= WHAT NEEDS TO BE DONE =
Reproduce the section of the listing that begins at the line containing "Write part 3" and finishes at the line containing "radius * np.sin(around)], axis=-1)". Include both end lines and nothing beyond them.

= EXTRACTED RECORDS =
● ● ● ● ● ● ●

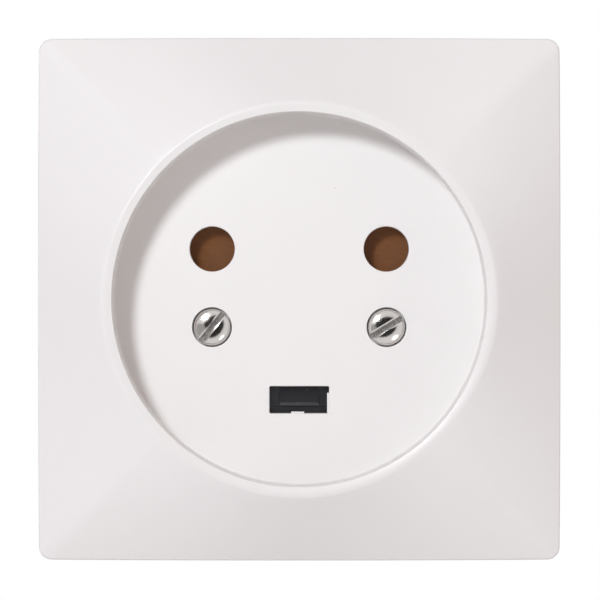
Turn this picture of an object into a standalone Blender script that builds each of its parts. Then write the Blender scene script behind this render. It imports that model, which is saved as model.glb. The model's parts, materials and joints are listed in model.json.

● ● ● ● ● ● ●

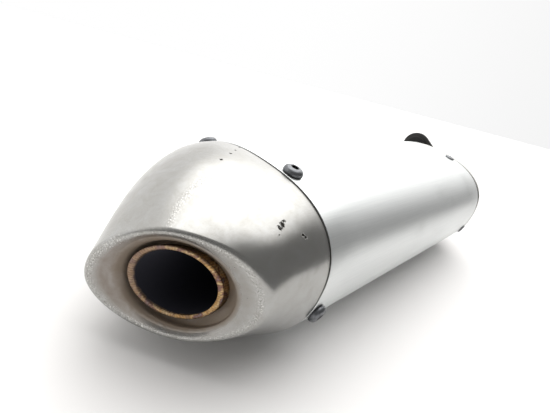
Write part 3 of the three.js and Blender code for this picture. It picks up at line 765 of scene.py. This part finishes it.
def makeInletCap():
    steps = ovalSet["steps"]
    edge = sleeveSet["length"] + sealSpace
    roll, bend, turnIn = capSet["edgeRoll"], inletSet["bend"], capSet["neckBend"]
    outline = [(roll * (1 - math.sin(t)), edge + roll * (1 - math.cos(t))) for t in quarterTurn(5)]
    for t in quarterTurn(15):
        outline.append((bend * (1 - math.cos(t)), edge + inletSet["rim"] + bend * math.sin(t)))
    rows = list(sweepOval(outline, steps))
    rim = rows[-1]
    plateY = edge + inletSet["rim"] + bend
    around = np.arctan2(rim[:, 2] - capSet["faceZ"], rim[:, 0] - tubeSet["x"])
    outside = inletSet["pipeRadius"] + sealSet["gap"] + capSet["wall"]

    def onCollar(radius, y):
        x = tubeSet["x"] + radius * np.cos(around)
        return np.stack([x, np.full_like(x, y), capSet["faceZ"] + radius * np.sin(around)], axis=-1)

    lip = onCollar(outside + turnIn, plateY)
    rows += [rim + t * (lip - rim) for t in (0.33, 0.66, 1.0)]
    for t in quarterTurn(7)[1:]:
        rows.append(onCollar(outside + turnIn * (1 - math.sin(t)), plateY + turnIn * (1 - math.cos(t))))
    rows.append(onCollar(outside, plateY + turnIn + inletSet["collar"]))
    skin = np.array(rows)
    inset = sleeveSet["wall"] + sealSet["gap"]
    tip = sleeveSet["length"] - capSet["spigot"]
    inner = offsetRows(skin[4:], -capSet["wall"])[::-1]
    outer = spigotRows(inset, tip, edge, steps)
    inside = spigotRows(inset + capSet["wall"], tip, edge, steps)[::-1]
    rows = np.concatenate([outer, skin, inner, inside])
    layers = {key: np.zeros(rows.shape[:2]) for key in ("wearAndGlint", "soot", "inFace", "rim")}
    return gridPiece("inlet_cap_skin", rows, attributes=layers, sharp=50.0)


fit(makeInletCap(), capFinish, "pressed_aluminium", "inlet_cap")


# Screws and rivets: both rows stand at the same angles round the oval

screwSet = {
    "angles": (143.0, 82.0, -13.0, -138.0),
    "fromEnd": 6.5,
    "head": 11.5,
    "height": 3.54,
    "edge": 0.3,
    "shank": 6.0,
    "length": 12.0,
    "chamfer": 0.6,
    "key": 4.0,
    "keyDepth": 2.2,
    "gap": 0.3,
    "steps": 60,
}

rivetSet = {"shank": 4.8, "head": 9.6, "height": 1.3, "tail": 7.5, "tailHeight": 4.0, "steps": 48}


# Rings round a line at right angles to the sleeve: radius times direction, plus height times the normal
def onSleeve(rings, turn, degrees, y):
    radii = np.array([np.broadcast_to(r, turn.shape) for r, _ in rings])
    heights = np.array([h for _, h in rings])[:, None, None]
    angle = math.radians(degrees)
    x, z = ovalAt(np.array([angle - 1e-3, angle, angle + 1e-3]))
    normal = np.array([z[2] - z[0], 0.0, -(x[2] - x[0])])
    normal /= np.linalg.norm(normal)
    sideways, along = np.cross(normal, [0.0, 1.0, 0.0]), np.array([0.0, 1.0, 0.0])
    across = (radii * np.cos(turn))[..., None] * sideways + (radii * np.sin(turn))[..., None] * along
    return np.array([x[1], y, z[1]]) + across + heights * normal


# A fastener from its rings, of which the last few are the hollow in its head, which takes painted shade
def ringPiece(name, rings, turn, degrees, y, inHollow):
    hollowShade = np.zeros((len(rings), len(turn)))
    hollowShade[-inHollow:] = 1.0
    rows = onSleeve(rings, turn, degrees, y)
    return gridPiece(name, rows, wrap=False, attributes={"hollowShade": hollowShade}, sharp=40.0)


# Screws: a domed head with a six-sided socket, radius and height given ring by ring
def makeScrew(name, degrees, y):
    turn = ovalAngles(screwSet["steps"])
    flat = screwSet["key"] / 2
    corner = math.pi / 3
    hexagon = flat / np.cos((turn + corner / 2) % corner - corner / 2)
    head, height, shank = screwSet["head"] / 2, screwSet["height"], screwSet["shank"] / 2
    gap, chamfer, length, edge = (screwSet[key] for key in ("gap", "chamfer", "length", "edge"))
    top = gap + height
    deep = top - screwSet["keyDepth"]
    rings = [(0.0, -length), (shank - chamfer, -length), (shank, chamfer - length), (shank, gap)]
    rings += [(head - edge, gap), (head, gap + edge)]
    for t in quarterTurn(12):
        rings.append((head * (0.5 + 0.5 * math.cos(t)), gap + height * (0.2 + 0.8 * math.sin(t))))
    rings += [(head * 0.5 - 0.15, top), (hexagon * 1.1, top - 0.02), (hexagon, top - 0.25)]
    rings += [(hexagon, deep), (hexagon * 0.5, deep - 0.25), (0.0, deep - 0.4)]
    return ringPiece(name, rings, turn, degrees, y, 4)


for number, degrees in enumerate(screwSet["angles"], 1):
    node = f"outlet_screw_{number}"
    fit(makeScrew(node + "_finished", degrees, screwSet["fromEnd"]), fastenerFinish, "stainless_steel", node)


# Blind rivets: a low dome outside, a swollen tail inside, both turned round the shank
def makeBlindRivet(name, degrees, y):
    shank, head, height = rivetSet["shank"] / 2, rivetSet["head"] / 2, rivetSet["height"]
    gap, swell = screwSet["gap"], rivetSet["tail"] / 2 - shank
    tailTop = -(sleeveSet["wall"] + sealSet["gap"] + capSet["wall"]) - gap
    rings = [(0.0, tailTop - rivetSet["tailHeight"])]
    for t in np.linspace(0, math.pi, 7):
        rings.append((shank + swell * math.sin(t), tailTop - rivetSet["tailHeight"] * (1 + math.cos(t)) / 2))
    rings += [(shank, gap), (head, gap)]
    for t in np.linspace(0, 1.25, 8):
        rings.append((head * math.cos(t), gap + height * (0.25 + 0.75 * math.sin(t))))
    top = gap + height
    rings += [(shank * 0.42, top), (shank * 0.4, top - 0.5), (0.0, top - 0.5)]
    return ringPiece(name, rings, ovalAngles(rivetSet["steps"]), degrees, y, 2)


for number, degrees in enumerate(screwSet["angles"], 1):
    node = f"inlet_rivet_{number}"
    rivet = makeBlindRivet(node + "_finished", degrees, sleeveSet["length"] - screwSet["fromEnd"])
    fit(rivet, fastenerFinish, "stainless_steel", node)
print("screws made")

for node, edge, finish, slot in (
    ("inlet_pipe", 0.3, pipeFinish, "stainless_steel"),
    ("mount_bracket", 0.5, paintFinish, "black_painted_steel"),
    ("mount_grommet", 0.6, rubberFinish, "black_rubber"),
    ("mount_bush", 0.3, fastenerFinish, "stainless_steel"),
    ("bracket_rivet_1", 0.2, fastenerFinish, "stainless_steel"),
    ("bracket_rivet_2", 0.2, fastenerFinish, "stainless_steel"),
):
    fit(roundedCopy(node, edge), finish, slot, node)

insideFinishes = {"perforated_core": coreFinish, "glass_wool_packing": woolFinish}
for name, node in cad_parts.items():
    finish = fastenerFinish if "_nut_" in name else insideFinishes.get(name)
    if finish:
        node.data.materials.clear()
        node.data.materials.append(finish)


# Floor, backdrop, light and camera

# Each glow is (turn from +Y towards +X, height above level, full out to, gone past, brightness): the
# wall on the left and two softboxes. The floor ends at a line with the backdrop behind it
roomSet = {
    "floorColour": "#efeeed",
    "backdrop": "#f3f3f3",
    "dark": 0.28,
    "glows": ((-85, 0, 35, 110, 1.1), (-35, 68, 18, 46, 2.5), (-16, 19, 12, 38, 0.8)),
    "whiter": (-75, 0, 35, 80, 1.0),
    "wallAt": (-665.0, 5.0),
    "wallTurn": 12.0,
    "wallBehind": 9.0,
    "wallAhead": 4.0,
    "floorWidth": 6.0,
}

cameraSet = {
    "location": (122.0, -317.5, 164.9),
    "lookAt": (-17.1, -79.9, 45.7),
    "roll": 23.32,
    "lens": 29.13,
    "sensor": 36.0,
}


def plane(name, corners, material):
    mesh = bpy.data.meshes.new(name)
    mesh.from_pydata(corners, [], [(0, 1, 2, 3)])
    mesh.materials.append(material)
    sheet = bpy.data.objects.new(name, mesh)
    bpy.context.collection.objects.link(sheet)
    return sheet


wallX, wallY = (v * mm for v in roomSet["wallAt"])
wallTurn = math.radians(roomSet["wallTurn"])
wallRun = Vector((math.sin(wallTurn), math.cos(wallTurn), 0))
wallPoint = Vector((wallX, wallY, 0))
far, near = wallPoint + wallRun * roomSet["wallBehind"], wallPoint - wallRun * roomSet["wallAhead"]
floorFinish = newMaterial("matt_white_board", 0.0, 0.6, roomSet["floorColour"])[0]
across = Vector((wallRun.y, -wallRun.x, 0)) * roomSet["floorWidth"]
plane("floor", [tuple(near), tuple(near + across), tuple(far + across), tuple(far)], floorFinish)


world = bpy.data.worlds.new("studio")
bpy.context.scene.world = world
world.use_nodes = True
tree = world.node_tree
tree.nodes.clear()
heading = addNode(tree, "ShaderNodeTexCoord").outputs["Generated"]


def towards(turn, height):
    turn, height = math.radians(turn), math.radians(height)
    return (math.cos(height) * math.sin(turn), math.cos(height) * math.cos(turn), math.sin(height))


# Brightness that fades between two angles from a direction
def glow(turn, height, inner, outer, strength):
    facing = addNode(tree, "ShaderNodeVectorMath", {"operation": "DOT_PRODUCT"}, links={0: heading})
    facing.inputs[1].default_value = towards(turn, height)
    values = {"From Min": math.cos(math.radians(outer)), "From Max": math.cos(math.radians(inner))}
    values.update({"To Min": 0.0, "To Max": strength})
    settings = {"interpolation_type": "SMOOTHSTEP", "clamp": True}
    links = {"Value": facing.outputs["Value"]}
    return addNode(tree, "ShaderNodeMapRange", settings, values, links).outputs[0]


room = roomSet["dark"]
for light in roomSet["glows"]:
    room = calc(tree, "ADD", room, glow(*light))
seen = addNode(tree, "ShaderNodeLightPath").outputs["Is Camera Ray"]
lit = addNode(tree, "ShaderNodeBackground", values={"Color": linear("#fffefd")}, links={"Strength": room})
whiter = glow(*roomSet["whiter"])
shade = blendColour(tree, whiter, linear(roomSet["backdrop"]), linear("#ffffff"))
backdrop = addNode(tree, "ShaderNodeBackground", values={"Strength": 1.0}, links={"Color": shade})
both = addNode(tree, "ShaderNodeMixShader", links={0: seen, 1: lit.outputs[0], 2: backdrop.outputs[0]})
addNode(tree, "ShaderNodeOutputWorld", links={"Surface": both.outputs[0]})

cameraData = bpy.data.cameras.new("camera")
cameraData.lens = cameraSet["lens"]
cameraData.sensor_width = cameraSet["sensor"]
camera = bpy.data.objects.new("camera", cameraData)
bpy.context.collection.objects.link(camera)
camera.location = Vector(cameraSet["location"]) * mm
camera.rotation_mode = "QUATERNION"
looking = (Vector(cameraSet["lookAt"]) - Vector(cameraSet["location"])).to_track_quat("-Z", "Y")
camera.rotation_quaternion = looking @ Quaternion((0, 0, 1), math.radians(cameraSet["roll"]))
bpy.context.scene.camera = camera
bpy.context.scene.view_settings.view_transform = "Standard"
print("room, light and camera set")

● ● ● ● ● ● ●

= EXERCISE RESULT =
Write part 3 of the three.js and Blender code for this picture. It picks up at line 765 of scene.py. This part finishes it.
def makeInletCap():
    steps = ovalSet["steps"]
    edge = sleeveSet["length"] + sealSpace
    roll, bend, turnIn = capSet["edgeRoll"], inletSet["bend"], capSet["neckBend"]
    outline = [(roll * (1 - math.sin(t)), edge + roll * (1 - math.cos(t))) for t in quarterTurn(5)]
    for t in quarterTurn(15):
        outline.append((bend * (1 - math.cos(t)), edge + inletSet["rim"] + bend * math.sin(t)))
    rows = list(sweepOval(outline, steps))
    rim = rows[-1]
    plateY = edge + inletSet["rim"] + bend
    around = np.arctan2(rim[:, 2] - capSet["faceZ"], rim[:, 0] - tubeSet["x"])
    outside = inletSet["pipeRadius"] + sealSet["gap"] + capSet["wall"]

    def onCollar(radius, y):
        x = tubeSet["x"] + radius * np.cos(around)
        return np.stack([x, np.full_like(x, y), capSet["faceZ"] + radius * np.sin(around)], axis=-1)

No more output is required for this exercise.